- **Problem description**: Copy verbatim the block of lines in the entries below whose first line contains "# Pull: an eye" and whose last line contains "from typing import". Leave out all other lines.

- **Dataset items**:
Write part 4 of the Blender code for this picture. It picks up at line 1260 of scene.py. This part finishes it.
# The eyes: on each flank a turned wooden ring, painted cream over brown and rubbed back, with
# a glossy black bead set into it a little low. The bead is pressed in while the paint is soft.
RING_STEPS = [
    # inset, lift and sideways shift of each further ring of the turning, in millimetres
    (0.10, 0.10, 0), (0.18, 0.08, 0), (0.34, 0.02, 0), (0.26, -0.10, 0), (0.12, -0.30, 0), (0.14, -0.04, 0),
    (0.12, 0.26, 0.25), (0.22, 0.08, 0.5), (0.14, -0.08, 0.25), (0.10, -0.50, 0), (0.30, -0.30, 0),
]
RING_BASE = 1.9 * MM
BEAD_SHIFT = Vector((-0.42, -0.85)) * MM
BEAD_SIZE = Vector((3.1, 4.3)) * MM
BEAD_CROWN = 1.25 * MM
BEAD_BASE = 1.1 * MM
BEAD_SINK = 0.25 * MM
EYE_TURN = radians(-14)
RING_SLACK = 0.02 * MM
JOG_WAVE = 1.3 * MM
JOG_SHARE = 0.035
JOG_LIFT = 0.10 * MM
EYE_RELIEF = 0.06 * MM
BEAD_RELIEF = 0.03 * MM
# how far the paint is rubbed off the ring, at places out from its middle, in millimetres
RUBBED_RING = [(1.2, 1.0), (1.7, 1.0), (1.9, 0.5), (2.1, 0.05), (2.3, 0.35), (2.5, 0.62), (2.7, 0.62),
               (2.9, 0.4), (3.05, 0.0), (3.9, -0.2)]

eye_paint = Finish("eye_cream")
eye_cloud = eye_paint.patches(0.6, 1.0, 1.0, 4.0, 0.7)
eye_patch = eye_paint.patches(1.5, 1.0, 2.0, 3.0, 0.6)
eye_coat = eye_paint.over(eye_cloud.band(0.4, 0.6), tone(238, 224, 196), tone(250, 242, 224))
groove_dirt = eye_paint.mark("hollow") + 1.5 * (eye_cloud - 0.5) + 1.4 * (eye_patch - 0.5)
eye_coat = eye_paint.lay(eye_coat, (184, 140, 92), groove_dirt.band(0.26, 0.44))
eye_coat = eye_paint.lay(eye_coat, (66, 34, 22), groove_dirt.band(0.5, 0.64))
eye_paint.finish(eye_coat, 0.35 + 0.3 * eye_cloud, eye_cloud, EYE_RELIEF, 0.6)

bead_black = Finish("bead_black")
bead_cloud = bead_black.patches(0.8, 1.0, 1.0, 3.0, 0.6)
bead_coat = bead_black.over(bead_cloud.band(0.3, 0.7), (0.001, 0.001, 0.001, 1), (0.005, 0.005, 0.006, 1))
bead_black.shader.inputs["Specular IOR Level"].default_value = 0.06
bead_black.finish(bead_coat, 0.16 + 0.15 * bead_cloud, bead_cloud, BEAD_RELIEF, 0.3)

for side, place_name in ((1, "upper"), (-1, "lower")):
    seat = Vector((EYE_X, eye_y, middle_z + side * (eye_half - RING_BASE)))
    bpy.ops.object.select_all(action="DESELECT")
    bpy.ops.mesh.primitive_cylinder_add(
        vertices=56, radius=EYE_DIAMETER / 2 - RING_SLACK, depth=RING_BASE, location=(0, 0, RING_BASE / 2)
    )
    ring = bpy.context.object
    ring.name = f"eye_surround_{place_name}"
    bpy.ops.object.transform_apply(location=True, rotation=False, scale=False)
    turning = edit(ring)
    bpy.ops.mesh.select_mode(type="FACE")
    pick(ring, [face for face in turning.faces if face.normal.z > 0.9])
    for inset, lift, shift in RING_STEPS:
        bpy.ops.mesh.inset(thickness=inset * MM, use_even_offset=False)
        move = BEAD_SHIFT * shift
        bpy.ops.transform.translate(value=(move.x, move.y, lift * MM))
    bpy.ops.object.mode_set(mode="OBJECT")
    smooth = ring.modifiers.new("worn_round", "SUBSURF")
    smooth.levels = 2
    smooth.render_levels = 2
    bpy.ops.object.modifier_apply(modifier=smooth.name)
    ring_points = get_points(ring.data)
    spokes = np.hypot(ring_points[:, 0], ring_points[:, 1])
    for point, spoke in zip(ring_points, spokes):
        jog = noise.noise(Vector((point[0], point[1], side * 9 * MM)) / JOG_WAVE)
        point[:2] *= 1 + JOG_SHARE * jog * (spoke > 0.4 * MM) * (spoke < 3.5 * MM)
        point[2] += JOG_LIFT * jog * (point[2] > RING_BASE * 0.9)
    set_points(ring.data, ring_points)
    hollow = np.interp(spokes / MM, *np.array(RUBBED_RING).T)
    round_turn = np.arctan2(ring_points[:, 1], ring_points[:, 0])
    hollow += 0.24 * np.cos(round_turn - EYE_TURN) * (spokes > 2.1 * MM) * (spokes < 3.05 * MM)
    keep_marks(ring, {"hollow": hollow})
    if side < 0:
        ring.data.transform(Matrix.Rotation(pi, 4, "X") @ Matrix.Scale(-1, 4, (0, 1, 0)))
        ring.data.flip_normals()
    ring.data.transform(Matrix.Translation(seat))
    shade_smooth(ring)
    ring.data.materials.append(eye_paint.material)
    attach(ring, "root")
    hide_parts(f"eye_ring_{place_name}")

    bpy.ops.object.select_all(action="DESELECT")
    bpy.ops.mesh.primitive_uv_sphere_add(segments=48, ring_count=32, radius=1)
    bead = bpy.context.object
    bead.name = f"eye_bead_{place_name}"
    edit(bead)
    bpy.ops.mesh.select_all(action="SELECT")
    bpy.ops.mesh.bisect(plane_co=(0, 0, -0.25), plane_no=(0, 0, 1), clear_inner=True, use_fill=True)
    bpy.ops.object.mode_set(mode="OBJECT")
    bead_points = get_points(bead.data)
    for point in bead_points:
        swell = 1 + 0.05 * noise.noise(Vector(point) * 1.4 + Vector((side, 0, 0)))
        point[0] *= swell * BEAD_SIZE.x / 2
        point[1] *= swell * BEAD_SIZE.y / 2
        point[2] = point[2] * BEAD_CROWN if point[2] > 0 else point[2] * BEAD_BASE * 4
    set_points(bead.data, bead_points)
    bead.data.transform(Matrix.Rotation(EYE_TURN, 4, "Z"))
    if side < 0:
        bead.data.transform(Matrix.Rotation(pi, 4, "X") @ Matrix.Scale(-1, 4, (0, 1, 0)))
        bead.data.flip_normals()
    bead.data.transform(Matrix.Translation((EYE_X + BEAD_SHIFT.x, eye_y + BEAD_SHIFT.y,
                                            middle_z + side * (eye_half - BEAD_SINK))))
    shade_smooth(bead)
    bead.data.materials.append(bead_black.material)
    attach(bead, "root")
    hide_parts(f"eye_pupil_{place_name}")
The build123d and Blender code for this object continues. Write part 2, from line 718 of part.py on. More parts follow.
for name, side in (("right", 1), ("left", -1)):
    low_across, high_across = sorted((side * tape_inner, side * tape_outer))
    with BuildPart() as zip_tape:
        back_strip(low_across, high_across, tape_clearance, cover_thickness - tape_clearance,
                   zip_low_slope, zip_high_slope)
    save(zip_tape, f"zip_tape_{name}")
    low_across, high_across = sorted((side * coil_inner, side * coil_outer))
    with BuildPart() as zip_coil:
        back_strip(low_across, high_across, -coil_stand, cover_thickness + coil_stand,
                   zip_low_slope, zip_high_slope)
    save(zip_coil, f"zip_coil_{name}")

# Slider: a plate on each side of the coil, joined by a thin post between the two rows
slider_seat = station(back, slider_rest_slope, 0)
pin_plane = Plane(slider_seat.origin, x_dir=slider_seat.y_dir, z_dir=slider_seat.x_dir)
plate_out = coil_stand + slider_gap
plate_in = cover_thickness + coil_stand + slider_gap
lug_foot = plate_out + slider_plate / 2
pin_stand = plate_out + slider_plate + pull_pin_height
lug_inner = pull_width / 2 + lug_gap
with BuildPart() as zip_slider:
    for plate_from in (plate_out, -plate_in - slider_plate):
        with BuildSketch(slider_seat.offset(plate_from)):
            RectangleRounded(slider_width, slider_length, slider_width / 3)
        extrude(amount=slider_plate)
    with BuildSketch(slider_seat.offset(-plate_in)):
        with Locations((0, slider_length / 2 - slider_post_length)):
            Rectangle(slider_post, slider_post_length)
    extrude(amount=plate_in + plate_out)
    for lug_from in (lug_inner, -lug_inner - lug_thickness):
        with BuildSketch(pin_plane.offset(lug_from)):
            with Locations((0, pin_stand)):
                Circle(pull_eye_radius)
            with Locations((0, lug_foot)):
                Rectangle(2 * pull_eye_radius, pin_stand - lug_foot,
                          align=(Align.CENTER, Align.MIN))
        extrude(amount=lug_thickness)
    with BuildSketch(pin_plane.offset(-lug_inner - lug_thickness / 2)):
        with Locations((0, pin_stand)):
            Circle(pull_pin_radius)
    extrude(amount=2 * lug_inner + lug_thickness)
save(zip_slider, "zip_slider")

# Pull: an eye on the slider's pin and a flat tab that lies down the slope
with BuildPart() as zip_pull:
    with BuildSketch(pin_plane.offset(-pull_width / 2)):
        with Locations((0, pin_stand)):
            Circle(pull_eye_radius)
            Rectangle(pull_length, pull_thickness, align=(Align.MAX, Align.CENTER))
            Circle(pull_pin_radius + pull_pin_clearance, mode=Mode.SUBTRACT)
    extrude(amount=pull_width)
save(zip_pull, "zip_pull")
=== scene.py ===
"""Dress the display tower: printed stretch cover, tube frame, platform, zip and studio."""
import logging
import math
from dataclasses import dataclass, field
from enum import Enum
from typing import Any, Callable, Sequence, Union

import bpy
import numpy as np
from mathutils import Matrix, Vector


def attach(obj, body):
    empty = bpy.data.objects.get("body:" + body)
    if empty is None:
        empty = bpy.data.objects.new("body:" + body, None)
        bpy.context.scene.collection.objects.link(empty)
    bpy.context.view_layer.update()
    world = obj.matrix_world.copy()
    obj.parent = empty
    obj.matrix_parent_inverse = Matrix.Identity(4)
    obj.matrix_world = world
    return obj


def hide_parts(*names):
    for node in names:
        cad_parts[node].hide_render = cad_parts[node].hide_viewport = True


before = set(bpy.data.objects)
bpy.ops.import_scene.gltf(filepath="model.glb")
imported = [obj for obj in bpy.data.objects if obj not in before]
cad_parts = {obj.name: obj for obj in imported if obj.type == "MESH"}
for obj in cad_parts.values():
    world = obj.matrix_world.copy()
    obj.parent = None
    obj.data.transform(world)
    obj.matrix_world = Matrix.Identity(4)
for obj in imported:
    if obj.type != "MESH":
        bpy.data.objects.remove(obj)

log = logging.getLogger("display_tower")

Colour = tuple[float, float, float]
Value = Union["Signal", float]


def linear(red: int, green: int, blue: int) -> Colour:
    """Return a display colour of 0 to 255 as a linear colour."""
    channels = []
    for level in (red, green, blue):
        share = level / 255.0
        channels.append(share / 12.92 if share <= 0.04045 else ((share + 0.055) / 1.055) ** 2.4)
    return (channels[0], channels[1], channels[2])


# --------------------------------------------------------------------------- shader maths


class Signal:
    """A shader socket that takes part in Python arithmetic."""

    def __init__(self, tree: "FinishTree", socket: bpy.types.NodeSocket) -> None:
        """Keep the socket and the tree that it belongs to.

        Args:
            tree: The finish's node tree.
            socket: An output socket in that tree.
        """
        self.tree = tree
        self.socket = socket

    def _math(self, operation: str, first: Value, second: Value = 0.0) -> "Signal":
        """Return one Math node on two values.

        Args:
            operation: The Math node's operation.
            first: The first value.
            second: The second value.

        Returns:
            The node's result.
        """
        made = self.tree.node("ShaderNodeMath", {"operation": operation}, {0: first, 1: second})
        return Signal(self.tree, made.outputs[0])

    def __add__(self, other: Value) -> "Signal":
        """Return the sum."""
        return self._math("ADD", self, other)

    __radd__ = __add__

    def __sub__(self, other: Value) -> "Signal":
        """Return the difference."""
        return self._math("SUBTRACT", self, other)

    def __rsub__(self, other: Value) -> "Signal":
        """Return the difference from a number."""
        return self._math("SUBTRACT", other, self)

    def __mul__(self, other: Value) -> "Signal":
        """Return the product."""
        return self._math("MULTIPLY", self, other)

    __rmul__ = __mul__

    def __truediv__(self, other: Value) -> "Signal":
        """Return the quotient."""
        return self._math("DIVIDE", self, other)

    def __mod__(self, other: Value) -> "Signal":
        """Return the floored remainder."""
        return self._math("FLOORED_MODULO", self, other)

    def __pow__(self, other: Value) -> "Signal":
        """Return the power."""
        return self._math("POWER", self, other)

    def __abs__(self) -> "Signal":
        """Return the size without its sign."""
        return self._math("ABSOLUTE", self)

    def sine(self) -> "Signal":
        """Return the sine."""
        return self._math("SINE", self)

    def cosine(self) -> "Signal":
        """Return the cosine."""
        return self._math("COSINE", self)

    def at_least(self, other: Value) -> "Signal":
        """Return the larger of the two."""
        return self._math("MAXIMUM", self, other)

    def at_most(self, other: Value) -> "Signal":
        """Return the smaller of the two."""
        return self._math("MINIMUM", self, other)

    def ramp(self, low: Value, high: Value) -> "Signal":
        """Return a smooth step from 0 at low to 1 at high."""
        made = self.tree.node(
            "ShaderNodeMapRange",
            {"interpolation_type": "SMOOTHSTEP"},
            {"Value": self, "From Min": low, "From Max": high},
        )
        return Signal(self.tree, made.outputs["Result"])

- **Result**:
# Pull: an eye on the slider's pin and a flat tab that lies down the slope
with BuildPart() as zip_pull:
    with BuildSketch(pin_plane.offset(-pull_width / 2)):
        with Locations((0, pin_stand)):
            Circle(pull_eye_radius)
            Rectangle(pull_length, pull_thickness, align=(Align.MAX, Align.CENTER))
            Circle(pull_pin_radius + pull_pin_clearance, mode=Mode.SUBTRACT)
    extrude(amount=pull_width)
save(zip_pull, "zip_pull")
=== scene.py ===
"""Dress the display tower: printed stretch cover, tube frame, platform, zip and studio."""
import logging
import math
from dataclasses import dataclass, field
from enum import Enum
from typing import Any, Callable, Sequence, Union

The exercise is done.